News Feature | December 23, 2015

In Detroit, Residents Go Years Without Tap Water

Sara Jerome

By Sara Jerome,
@sarmje

Detroit drew heated criticism last year when it shut off service for thousands of delinquent water customers. More than 30,000 shutoffs later, the city is at the center of a national debate over how water utilities should handle customer delinquency.

“Citywide, a third of all residential accounts in Detroit — 68,000 of 200,000 — are at least 60 days past due,” The Detroit News reported, citing city records.

The policy struggle begs a question, recently posed by the News: “How do you survive without running water for more than two years?” The answer is alarming, demonstrating the struggles endured by the one percent of Americans who live without tap water.

“First, get a trash can. Put it under the roof to collect water to flush the toilet. Then, get a bucket and remember what your grandparents taught you in the early 1950s, before indoor plumbing reached all of rural America,” the report said.

Fayette Coleman, a Detroit resident without running water, put it like this: “You use your brain. You scramble. You survive because you’re used to dealing with nothing.”

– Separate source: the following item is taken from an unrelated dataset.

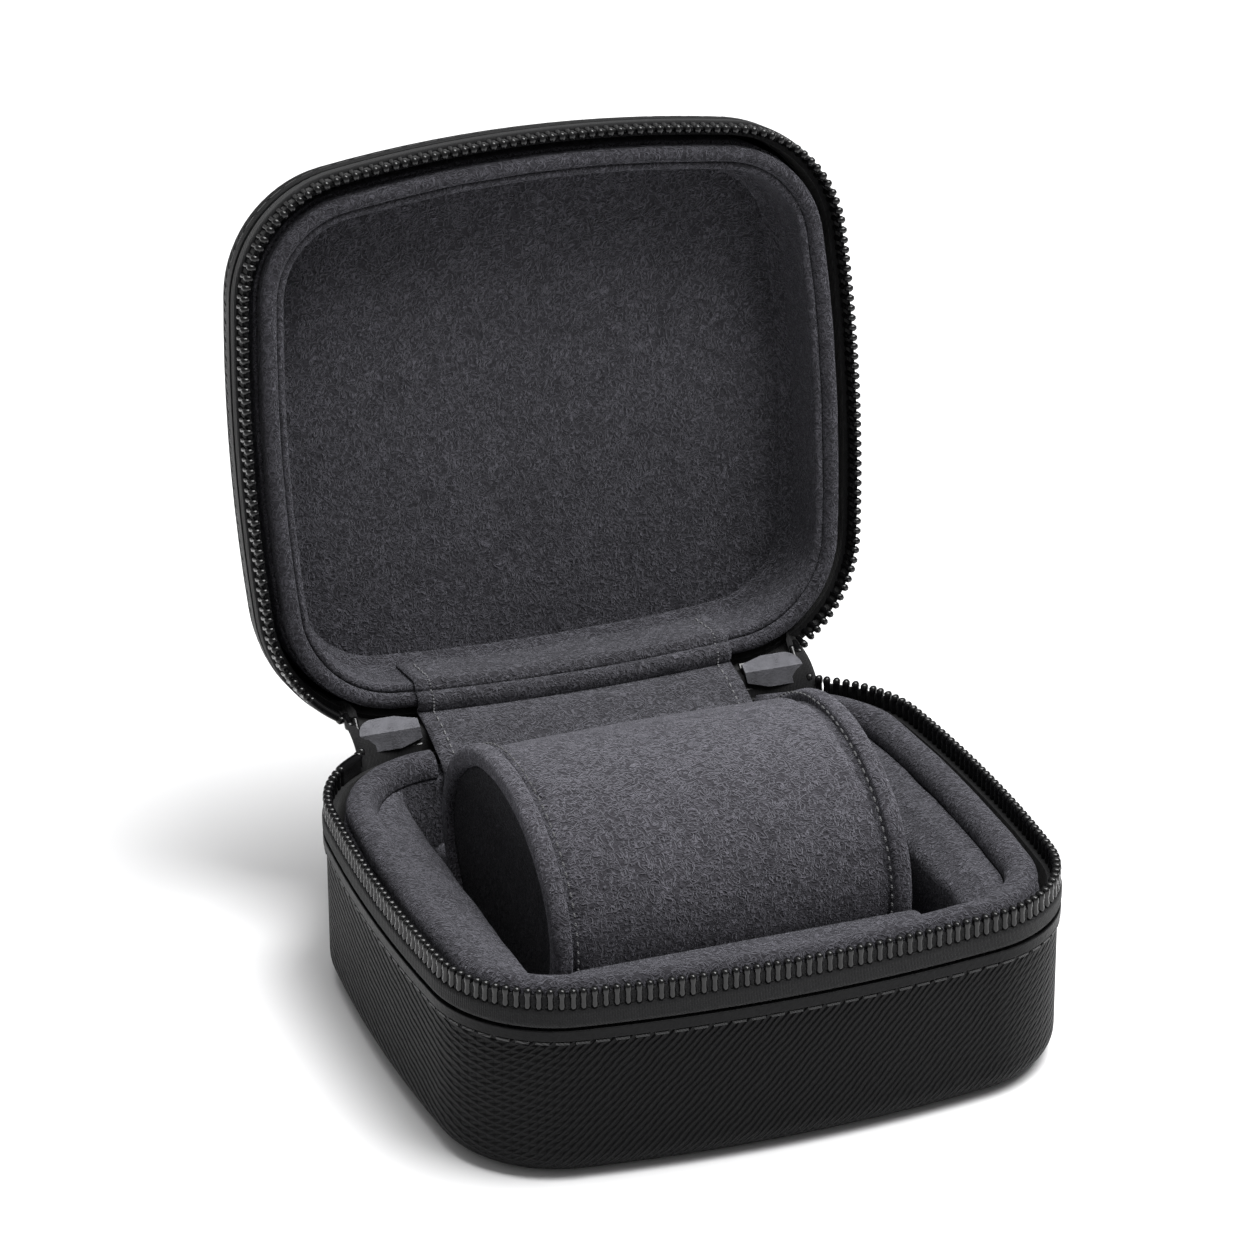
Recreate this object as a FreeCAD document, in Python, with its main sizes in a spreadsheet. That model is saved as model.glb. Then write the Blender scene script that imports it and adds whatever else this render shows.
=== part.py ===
import FreeCAD, Part

import math
import os

import Sketcher
from FreeCAD import Placement, Rotation, Vector

# A zip-around travel case that holds one watch on an oval cushion.  Units are millimetres.
# +X is to the right, +Y to the back where the lid hinges, +Z up.  The origin is the middle
# of the face the case stands on.  Every layer of the base and of the lid follows one plan
# outline, the ring that the tips of the zip teeth draw: four long bowed sides and four
# corner arcs.  A layer is placed by its offset from that ring, positive outwards, and by
# its depth from the rim plane.  The lid is drawn closed and then swung open.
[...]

Coleman, 66, has not had running water in her house since 2013.

“One thing I really miss is washing my clothes. Once every couple of months, when I’m able to get some money, I can go to the laundromat,” she said.

She previously held a job at a factory. Now she lives on Social Security checks, making less than $954 per month.

“The crumbling home is one of at least 4,000 in Detroit — and perhaps many more — whose water was never turned back on after massive shutoffs attracted international attention last year,” the report said.

“Coleman gets by using bottled water for drinking, much of which she gets from charity. She heats water for sponge baths and flushes the toilet only after bowel movements. Otherwise, she does without,” the report said.

Mass shutoffs in Detroit last year garnered international attention and raised a debate over whether water is a human right and what the means, the Detroit Free Press reported.

When the policy came to light, the United Nations blasted Detroit for its neglecting its residents. U.N. experts “criticized the department's aggressive practice, saying that stopping access to water for those who can't afford to pay 'constitutes a violation of the human right to water and other international human rights,'" The Huffington Post reported.

Protests have faded, but the difficulties have not, the News reported.

“Within a block of Coleman’s house on Fielding near Lyndon, at least three neighbors have endured shutoffs, including one who spent months walking up the street, twice a day, to fill buckets at a friend’s before service resumed in mid-November,” the report said.